Not that we're hearing any legislators backtracking on the matter, nor Fox News apologizing for stirring up a frenzy over nothing.
We wouldn't hold our breath for either of those scenarios. Not when so many other questionable practices are being uncovered at the Internal Revenue Service. The IRS could stand a serious house-cleaning in order to regain the trust of the American people.
But as far as its practice of making politically active groups jump through hoops before exempting them from tax obligations, the IRS should stay the course.
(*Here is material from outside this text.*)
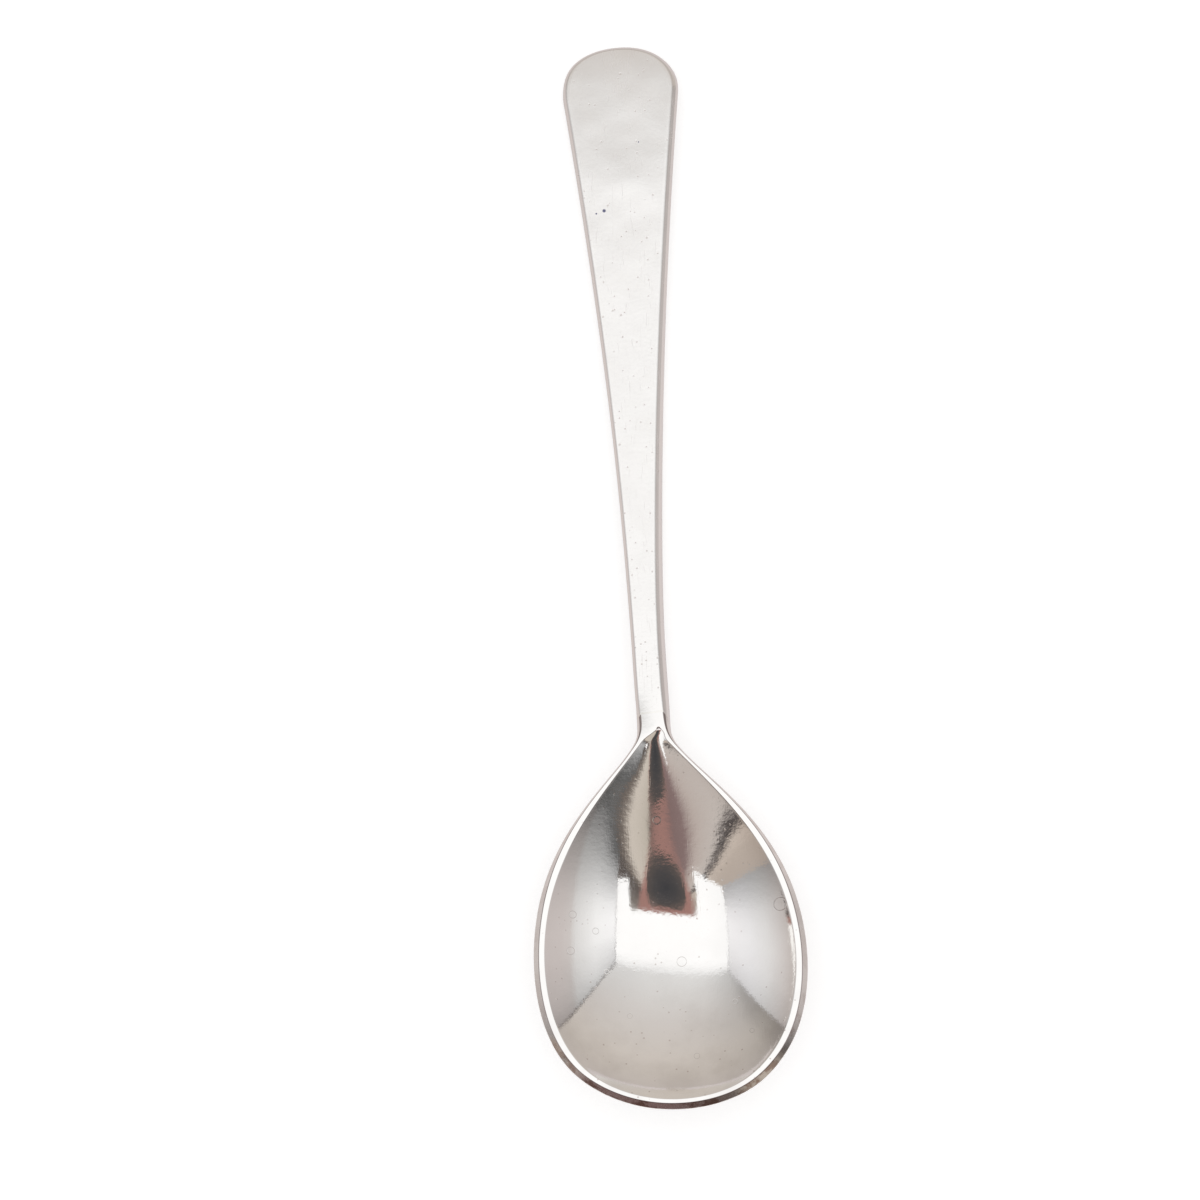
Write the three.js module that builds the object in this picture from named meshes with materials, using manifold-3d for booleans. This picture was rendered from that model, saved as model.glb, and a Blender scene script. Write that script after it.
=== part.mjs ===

Ever since the ridiculous Citizens United decision emanating from the U.S. Supreme Court that allowed unlimited and anonymous political spending, the number of groups applying for so-called 501(c)(4) status has ballooned. The IRS receives 5,000 applications per month by politically active organizations seeking permission not to pay taxes. It is up to that bureaucracy to ensure the groups are focused on "social welfare" -- whatever that means -- and not political activity as their primary activity. The distinction is vague but critical, as it results in millions of dollars either going into the U.S. Treasury or not. The status also results in whether the groups have to make their donor lists publicly available.
That the IRS is targeting groups on the right, left and center is as it should be. We wouldn't stoop to saying "We told you so," but it does appear all the wailing and gnashing of teeth regarding tea party groups being singled out was a tad premature.